### WHAT YOU SHOULD DO
In the listing that follows, the range to quote begins at the line that has "bpy.data.objects.remove(obj)" and ends after the line that has "and grain of"; quote it verbatim and add nothing.

### SUPPLIED MATERIAL
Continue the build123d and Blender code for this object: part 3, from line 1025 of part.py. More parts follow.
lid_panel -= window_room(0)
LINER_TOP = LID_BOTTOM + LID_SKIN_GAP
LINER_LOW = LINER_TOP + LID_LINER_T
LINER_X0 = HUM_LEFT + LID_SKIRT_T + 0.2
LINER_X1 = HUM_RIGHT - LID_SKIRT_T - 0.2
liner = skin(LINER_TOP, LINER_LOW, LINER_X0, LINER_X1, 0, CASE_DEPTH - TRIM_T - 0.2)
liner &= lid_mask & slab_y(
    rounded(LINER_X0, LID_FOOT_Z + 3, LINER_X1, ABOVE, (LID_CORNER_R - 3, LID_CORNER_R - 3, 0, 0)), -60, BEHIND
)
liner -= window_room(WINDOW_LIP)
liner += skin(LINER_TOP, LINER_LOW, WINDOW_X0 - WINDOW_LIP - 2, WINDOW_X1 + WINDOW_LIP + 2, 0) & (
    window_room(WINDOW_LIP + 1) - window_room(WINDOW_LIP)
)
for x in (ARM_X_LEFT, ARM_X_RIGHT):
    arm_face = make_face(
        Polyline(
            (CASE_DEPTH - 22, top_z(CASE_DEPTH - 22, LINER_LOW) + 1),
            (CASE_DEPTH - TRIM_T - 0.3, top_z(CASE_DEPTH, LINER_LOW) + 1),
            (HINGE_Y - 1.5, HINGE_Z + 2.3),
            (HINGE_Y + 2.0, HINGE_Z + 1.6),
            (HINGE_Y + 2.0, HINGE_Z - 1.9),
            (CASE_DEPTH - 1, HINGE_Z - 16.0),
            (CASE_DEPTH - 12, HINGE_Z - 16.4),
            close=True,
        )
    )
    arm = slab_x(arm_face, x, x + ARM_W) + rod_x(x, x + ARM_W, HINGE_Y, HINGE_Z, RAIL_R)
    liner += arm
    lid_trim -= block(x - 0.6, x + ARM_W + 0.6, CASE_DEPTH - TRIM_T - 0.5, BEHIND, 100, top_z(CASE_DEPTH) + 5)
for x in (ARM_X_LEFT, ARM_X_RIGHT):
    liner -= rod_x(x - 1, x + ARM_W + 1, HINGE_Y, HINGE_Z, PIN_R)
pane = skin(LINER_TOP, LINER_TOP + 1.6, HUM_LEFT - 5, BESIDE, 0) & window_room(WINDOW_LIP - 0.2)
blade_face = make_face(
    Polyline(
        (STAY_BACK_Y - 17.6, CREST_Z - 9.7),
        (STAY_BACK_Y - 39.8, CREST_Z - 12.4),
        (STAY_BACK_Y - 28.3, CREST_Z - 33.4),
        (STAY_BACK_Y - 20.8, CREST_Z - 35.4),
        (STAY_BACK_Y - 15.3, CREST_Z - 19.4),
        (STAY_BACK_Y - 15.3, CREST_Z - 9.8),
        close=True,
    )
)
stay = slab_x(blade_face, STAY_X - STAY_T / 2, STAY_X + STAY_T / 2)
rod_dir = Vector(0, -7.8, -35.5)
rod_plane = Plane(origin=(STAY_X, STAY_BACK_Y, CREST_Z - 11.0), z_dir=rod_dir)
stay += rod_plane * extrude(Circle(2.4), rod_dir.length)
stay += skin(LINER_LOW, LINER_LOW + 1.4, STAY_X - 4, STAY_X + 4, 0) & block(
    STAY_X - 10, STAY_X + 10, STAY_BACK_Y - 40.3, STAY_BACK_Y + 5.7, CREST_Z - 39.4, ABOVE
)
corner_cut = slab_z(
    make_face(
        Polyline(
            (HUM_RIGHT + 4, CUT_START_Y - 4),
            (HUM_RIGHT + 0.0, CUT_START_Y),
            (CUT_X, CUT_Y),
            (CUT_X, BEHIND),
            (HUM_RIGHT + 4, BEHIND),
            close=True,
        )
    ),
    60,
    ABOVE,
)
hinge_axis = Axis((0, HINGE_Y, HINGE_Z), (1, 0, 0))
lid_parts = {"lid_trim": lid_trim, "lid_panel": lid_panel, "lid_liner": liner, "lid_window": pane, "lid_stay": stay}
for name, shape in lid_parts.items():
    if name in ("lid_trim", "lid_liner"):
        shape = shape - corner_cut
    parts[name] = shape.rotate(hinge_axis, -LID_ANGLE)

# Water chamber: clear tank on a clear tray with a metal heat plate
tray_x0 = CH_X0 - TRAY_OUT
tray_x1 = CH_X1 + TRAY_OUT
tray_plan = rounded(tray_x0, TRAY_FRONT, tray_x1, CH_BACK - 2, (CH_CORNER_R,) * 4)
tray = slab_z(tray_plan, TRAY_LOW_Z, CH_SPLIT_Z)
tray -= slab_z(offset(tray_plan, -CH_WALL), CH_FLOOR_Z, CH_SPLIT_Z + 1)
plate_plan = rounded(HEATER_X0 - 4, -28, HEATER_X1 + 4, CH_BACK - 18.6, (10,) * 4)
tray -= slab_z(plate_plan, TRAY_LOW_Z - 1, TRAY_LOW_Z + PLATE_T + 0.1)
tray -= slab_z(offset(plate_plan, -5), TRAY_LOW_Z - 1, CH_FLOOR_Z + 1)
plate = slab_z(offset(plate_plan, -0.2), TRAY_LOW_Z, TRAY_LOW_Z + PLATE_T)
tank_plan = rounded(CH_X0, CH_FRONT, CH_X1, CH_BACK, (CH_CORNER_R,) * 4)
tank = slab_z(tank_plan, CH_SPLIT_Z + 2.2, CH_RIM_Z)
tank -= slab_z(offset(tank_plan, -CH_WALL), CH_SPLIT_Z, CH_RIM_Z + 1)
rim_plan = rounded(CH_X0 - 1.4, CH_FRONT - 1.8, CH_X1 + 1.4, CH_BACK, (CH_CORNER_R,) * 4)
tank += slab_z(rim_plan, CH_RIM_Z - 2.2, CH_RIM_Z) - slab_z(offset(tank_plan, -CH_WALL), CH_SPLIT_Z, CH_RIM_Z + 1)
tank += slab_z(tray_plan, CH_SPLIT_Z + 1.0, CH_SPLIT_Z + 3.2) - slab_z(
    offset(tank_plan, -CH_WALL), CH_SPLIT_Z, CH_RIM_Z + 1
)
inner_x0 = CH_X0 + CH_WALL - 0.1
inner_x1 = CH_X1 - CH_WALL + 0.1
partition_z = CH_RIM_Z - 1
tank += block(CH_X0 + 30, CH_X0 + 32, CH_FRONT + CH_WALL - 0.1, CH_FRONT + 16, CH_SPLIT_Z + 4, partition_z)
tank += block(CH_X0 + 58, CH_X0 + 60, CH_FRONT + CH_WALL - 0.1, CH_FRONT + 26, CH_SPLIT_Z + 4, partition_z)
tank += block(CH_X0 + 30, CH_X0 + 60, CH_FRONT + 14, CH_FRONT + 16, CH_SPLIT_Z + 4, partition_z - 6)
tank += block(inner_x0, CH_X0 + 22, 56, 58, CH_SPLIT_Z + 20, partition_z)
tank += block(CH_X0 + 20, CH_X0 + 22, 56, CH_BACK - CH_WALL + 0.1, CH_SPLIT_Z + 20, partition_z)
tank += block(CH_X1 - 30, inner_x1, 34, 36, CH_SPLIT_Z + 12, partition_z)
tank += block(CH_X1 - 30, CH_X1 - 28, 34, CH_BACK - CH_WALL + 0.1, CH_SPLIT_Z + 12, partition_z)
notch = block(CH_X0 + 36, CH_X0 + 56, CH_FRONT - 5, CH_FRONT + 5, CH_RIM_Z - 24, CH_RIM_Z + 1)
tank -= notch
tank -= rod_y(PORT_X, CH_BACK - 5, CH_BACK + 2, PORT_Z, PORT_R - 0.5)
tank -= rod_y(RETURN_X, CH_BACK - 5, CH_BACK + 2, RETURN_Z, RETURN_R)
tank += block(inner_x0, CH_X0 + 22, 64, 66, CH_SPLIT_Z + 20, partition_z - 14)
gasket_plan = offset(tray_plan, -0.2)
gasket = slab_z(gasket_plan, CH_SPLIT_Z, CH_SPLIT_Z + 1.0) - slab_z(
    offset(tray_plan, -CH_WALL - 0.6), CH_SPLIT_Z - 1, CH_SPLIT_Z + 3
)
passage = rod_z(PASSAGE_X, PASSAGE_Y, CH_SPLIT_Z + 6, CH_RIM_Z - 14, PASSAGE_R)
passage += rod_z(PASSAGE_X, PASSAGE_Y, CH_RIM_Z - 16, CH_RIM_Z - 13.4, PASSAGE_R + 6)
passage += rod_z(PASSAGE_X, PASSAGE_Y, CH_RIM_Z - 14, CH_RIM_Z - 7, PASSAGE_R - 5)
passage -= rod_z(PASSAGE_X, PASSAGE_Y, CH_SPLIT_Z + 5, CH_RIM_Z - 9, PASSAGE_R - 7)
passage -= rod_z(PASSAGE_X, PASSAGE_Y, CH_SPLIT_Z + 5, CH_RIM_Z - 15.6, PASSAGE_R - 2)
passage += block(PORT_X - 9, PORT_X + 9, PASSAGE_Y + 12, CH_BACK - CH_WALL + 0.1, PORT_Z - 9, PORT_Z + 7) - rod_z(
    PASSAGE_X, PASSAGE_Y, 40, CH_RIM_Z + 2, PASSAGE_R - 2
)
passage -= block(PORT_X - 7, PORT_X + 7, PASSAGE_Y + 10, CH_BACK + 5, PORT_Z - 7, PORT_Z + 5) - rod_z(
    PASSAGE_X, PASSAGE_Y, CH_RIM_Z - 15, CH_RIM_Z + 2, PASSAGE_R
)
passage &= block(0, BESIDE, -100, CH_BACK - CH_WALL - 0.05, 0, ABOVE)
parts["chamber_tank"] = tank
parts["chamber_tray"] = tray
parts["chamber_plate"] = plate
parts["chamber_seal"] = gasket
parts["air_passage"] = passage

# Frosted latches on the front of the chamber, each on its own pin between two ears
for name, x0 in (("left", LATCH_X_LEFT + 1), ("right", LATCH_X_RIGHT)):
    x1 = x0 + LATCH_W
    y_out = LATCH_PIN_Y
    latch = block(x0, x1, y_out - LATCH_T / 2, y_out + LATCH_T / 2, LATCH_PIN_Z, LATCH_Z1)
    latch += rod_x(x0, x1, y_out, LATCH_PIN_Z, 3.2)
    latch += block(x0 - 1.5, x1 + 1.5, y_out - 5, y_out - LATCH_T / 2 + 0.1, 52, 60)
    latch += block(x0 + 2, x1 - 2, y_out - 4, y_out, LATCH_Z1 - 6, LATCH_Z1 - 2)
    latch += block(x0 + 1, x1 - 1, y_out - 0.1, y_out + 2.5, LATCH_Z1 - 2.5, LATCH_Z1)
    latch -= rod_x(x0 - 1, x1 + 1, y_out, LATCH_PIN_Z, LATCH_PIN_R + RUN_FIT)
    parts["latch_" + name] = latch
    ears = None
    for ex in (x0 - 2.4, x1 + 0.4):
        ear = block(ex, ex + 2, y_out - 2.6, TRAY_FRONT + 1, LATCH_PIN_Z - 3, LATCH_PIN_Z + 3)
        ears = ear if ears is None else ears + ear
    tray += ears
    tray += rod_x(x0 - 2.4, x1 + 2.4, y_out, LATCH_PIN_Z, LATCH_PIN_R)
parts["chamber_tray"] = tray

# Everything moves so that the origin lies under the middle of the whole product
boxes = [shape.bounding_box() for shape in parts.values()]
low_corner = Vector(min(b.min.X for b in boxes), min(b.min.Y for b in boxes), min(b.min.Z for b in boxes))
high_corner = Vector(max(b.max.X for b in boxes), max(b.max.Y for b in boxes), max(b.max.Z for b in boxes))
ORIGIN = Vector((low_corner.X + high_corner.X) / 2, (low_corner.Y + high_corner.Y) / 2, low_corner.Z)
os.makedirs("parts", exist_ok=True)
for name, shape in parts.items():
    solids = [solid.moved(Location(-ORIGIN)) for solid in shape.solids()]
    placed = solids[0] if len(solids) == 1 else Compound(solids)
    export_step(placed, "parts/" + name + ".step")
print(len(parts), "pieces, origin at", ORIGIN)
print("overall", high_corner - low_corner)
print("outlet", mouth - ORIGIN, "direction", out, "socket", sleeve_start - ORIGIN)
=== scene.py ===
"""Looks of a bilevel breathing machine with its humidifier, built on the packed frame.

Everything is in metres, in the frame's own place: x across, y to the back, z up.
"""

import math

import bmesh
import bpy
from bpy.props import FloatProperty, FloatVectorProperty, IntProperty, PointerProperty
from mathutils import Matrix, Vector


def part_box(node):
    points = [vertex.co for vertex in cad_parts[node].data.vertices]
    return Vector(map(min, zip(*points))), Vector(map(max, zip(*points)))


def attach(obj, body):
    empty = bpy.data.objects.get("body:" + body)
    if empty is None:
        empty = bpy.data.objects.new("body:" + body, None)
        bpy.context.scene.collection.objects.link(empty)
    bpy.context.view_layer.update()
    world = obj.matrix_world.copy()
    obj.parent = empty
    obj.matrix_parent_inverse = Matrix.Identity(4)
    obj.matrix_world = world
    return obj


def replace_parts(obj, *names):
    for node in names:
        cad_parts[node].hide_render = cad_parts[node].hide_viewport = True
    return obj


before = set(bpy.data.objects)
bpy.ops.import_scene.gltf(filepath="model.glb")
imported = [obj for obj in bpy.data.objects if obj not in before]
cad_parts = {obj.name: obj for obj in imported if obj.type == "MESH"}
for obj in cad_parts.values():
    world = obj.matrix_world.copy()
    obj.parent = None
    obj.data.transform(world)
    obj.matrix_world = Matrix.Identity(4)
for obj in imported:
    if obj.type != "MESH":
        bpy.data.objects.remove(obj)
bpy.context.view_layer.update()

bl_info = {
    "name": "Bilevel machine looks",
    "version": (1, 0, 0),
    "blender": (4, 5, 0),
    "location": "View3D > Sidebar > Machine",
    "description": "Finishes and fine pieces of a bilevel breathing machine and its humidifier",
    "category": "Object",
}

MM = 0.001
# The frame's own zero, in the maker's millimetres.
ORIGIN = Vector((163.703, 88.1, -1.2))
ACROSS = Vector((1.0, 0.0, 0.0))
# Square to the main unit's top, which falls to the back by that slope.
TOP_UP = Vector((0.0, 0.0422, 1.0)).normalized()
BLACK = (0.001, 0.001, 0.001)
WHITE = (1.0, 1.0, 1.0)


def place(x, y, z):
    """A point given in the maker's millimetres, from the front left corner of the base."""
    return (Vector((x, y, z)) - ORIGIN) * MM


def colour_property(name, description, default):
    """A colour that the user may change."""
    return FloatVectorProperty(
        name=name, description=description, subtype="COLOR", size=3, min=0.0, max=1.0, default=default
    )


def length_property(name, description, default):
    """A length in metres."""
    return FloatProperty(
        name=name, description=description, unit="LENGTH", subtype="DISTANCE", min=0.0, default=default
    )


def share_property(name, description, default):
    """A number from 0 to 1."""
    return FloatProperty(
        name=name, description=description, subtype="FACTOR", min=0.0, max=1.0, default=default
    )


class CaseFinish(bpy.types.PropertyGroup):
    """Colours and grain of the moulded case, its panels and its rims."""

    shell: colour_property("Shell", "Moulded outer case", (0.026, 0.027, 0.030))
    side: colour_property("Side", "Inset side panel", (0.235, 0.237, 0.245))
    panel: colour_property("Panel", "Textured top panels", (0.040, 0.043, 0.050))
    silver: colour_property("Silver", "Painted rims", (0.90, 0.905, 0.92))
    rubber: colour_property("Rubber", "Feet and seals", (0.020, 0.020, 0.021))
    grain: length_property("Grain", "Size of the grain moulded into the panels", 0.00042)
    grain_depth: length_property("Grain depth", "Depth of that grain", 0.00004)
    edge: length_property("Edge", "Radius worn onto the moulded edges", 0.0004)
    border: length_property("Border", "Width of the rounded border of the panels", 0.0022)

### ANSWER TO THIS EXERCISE
        bpy.data.objects.remove(obj)
bpy.context.view_layer.update()

bl_info = {
    "name": "Bilevel machine looks",
    "version": (1, 0, 0),
    "blender": (4, 5, 0),
    "location": "View3D > Sidebar > Machine",
    "description": "Finishes and fine pieces of a bilevel breathing machine and its humidifier",
    "category": "Object",
}

MM = 0.001
# The frame's own zero, in the maker's millimetres.
ORIGIN = Vector((163.703, 88.1, -1.2))
ACROSS = Vector((1.0, 0.0, 0.0))
# Square to the main unit's top, which falls to the back by that slope.
TOP_UP = Vector((0.0, 0.0422, 1.0)).normalized()
BLACK = (0.001, 0.001, 0.001)
WHITE = (1.0, 1.0, 1.0)


def place(x, y, z):
    """A point given in the maker's millimetres, from the front left corner of the base."""
    return (Vector((x, y, z)) - ORIGIN) * MM


def colour_property(name, description, default):
    """A colour that the user may change."""
    return FloatVectorProperty(
        name=name, description=description, subtype="COLOR", size=3, min=0.0, max=1.0, default=default
    )


def length_property(name, description, default):
    """A length in metres."""
    return FloatProperty(
        name=name, description=description, unit="LENGTH", subtype="DISTANCE", min=0.0, default=default
    )


def share_property(name, description, default):
    """A number from 0 to 1."""
    return FloatProperty(
        name=name, description=description, subtype="FACTOR", min=0.0, max=1.0, default=default
    )


class CaseFinish(bpy.types.PropertyGroup):
    """Colours and grain of the moulded case, its panels and its rims."""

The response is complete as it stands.